En segundo lugar, la poca experiencia y la falta de discreción nos impiden, a veces, escoger lo que más nos conviene y hacer lo que Dios quiere, cuando Dios quiere, como Dios quiere, y punto. También debemos tener cuidado con el amor propio y los apegos desordenados, porque nos podemos desbocar. Por eso, necesitamos la purificación con la que domarnos a nosotros mismos como muestra de amor a Dios.

«Solo una cosa es necesaria». Tenemos que unificar todas las cosas en un todo unitario, ver toda la vida cristiana de forma unificada y hacer cada cosa y todo por amor a Dios. En palabras de san Agustín, «conviene orar sin desfallecer», porque, aunque nosotros paremos, el demonio no lo hace.

¿Cómo es posible aprender a orar así? Estudiando en la escuela de la cruz. En la cruz desborda el amor más que el sufrimiento: mi Señor va a la cruz por mí. Y podemos contemplar la Pasión y compadecernos de Él. Así que ¡detente! Detengámonos a considerar el precio de nuestra alma: la sangre de Dios. Y Jesús que calla en la cruz. Solo nos deja sus últimas siete palabras:

– Caridad para con los pecadores impenitentes («No saben lo que hacen»), los penitentes («Hoy estarás conmigo en el Paraíso») y para con las almas fervientes («Mujer, ahí tienes a tu hijo»).

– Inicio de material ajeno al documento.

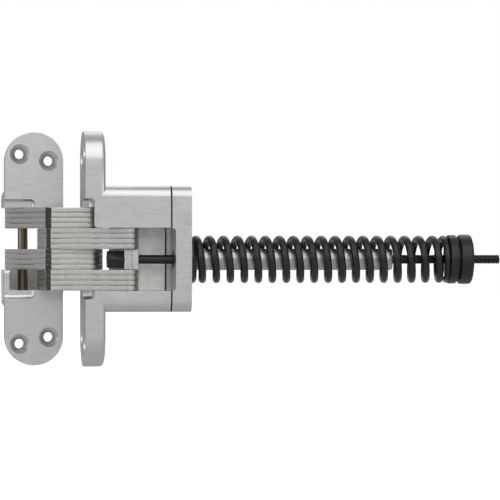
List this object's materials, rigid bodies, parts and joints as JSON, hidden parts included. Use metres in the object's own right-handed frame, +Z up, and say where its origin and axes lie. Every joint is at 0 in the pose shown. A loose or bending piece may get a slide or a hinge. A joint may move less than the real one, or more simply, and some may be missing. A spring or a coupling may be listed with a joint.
{
  "type": "concealed hinge with spring closer",
  "caption": "Concealed mortise hinge: two rounded leaves joined by crossing link packs, with a coil spring closer on a rod behind the door leaf.",
  "frame": {"origin": "centre of the jamb leaf's face plate, on its face", "axes": "+X across the jamb leaf to the door leaf and along the closing spring, +Y into the jamb, +Z up along the pins"},
  "size_m": [0.2945, 0.1001, 0.1396],
  "materials": {
    "casting": "satin nickel plating, brushed",
    "link_steel": "bright stamped steel",
    "pin_steel": "ground steel",
    "slide_pin_bronze": "bronze coloured",
    "tube_steel": "satin drawn tube",
    "cap_screw_steel": "black oxide",
    "black_steel": "black oxide, semi-gloss"
  },
  "bodies": {
    "jamb": {"jamb_leaf": "casting", "jamb_pivot_pin": "pin_steel"},
    "link_b": {"link_b_plate_1": "link_steel", "link_b_plate_2": "link_steel", "link_b_plate_3": "link_steel", "link_b_plate_4": "link_steel", "link_b_plate_5": "link_steel", "link_b_plate_6": "link_steel", "link_b_plate_7": "link_steel", "link_b_plate_8": "link_steel", "crossing_pin": "pin_steel"},
    "link_a": {"link_a_plate_1": "link_steel", "link_a_plate_2": "link_steel", "link_a_plate_3": "link_steel", "link_a_plate_4": "link_steel", "link_a_plate_5": "link_steel", "link_a_plate_6": "link_steel", "link_a_plate_7": "link_steel", "link_a_plate_8": "link_steel", "jamb_slide_pin": "slide_pin_bronze"},
    "door": {"door_leaf": "casting", "door_pivot_pin": "pin_steel", "end_cap": "casting", "guide_tube": "tube_steel", "cap_screws": "cap_screw_steel", "spring": "black_steel"},
    "drawbar": {"trunnion": "pin_steel", "draw_rod": "black_steel", "spring_seat": "black_steel", "adjusting_nut": "black_steel"}
  },
  "joints": [
    {"name": "jamb_pivot", "type": "hinge", "parent": "jamb", "child": "link_b", "pos_m": [0.0138, 0.0092, 0], "axis": [0, 0, 1], "range_deg": [-60, 60]},
    {"name": "crossing_pivot", "type": "hinge", "parent": "link_b", "child": "link_a", "pos_m": [0.00935, -0.01731, 0], "axis": [0, 0, 1], "range_deg": [-30, 30]},
    {"name": "door_pivot", "type": "hinge", "parent": "link_a", "child": "door", "pos_m": [0.03586, -0.01286, 0], "axis": [0, 0, 1], "range_deg": [-60, 60]},
    {"name": "trunnion_pivot", "type": "hinge", "parent": "link_b", "child": "drawbar", "pos_m": [0.05466, -0.03126, 0], "axis": [0, 0, 1], "range_deg": [-30, 30], "deforming": ["spring"]}
  ],
  "couplings": [
    {"joint": "crossing_pivot", "follows": "jamb_pivot", "ratio": -0.5},
    {"joint": "door_pivot", "follows": "jamb_pivot", "ratio": 1},
    {"joint": "trunnion_pivot", "follows": "jamb_pivot", "ratio": 0.5}
  ]
}
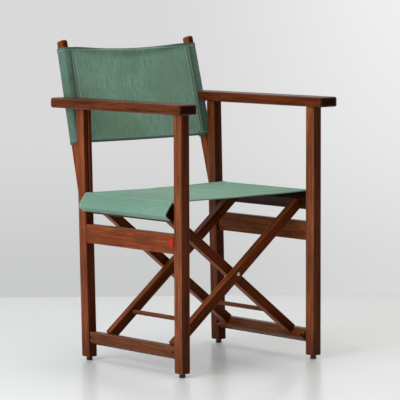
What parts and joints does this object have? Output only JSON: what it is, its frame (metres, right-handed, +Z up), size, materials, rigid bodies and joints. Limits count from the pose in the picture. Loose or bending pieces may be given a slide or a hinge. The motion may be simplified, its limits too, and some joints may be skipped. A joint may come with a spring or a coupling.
{
  "type": "folding director's chair",
  "caption": "Folding director's chair: two reddish hardwood side frames with armrests, crossed legs that scissor sideways, and a green canvas seat and back.",
  "frame": {"origin": "on the floor, under the middle of the bounding box of the open chair", "axes": "+Z up; the sitter faces -Y, so the sitter's right is -X and left is +X; +X across the chair"},
  "size_m": [0.54, 0.5656, 0.8452],
  "materials": {
    "reddish_hardwood": "satin oiled reddish-brown hardwood with straight grain",
    "green_canvas": "matte grey-green cotton canvas, plain weave",
    "brass": "satin",
    "blackened_steel": "dark zinc-plated steel",
    "black_plastic": "moulded matte black nylon",
    "red_tag": "plain woven red tape"
  },
  "bodies": {
    "right_side": {"front_leg_right": "reddish_hardwood", "rear_leg_right": "reddish_hardwood", "upper_rail_right": "reddish_hardwood", "armrest_right": "reddish_hardwood", "back_post_right": "reddish_hardwood", "post_pin_right": "blackened_steel", "arm_dowel_front_right": "reddish_hardwood", "arm_dowel_rear_right": "reddish_hardwood", "glide_front_right": "black_plastic", "glide_rear_right": "black_plastic", "back_sleeve_right": "green_canvas", "pivot_pin_front_right": "blackened_steel", "pivot_pin_rear_right": "blackened_steel", "red_tag": "red_tag", "back_panel": "green_canvas"},
    "cross_to_left": {"cross_leg_front_to_left": "reddish_hardwood", "cross_leg_rear_to_left": "reddish_hardwood", "seat_rail_left": "reddish_hardwood", "lower_rail_right": "reddish_hardwood", "stretcher_right": "reddish_hardwood", "seat_rail_screw_front_left": "blackened_steel", "seat_rail_screw_rear_left": "blackened_steel", "foot_dowel_front_right": "reddish_hardwood", "foot_dowel_rear_right": "reddish_hardwood", "seat_wrap_left": "green_canvas", "cross_dowel_front_right": "blackened_steel", "cross_dowel_rear_right": "blackened_steel", "crossing_bolt_front": "brass", "crossing_bolt_rear": "brass", "crossing_washer_front": "black_plastic", "crossing_washer_rear": "black_plastic", "crossing_nut_front": "brass", "crossing_nut_rear": "brass", "seat_panel": "green_canvas"},
    "cross_to_right": {"cross_leg_front_to_right": "reddish_hardwood", "cross_leg_rear_to_right": "reddish_hardwood", "seat_rail_right": "reddish_hardwood", "lower_rail_left": "reddish_hardwood", "stretcher_left": "reddish_hardwood", "seat_rail_screw_front_right": "blackened_steel", "seat_rail_screw_rear_right": "blackened_steel", "foot_dowel_front_left": "reddish_hardwood", "foot_dowel_rear_left": "reddish_hardwood", "seat_wrap_right": "green_canvas", "cross_dowel_front_left": "blackened_steel", "cross_dowel_rear_left": "blackened_steel"},
    "left_side": {"front_leg_left": "reddish_hardwood", "rear_leg_left": "reddish_hardwood", "upper_rail_left": "reddish_hardwood", "armrest_left": "reddish_hardwood", "back_post_left": "reddish_hardwood", "post_pin_left": "blackened_steel", "arm_dowel_front_left": "reddish_hardwood", "arm_dowel_rear_left": "reddish_hardwood", "glide_front_left": "black_plastic", "glide_rear_left": "black_plastic", "back_sleeve_left": "green_canvas", "pivot_pin_front_left": "blackened_steel", "pivot_pin_rear_left": "blackened_steel"}
  },
  "joints": [
    {"name": "fold", "type": "hinge", "parent": "right_side", "child": "cross_to_left", "pos_m": [-0.2245, -0.0368, 0.0625], "axis": [0, -1, 0], "range_deg": [0, 45], "deforming": ["back_panel"]},
    {"name": "crossing", "type": "hinge", "parent": "cross_to_left", "child": "cross_to_right", "pos_m": [0, -0.0368, 0.241], "axis": [0, -1, 0], "range_deg": [-90, 0], "deforming": ["seat_panel"]},
    {"name": "left_pivot", "type": "hinge", "parent": "cross_to_right", "child": "left_side", "pos_m": [0.2245, -0.0368, 0.0625], "axis": [0, -1, 0], "range_deg": [0, 45]}
  ],
  "couplings": [
    {"joint": "crossing", "follows": "fold", "ratio": -2},
    {"joint": "left_pivot", "follows": "fold", "ratio": 1}
  ]
}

– La desolación y la desesperación sentidas, al ver el mal de toda la humanidad y las almas que se iban a perder en el Infierno («¿Por qué me has abandonado?»), mientras sentía una sed física y espiritual por todas ellas («Tengo sed»).

– Por último, inclina la cabeza y da su vida, porque ha consumado todo, y entrega su alma.

En todo este proceso de contemplación y devoción, no debemos olvidar que nuestros nombres están escritos en el reino de los Cielos. Aunque podemos tener la tentación de pasar a la resurrección rápidamente, primero tenemos que aceptar y abrazar la cruz. Jesucristo resucitado nos da la paz (de tres maneras) y nos enseña sus llagas (en las batallas).

Como Sumo Capitán, nos infunde paz antes de la batalla, o lo que es lo mismo, nos anima a avivar la llama día a día por la vida contemplativa. Nos da la paz mientras nosotros batallamos, Él va a la cabeza. Tenemos que luchar, aunque sabemos que la guerra ya está ganada: la ganó nuestro Señor con su sangre. Y nos da la paz después de la batalla: hemos hecho lo que teníamos que hacer.

Este amor, finalmente, consiste en comunicación por ambas partes. Primero, gratitud por los bienes recibidos del Señor. Segundo, una mirada contemplativa para ver nuestra vida desde la fe. Por la gracia, Dios inhabita por entero en nuestra alma, se nos da por completo porque quiere nuestra santificación. Nuestra tarea diaria, estando de retiro y estando en casa, es ir descubriendo «las mil gracias que derramando pasó», como escribía san Juan de la Cruz. Unidad en la multiplicidad por amor a Dios y al prójimo. Y, así, podremos devolver lo que por justicia merece el Señor de cada uno de nosotros.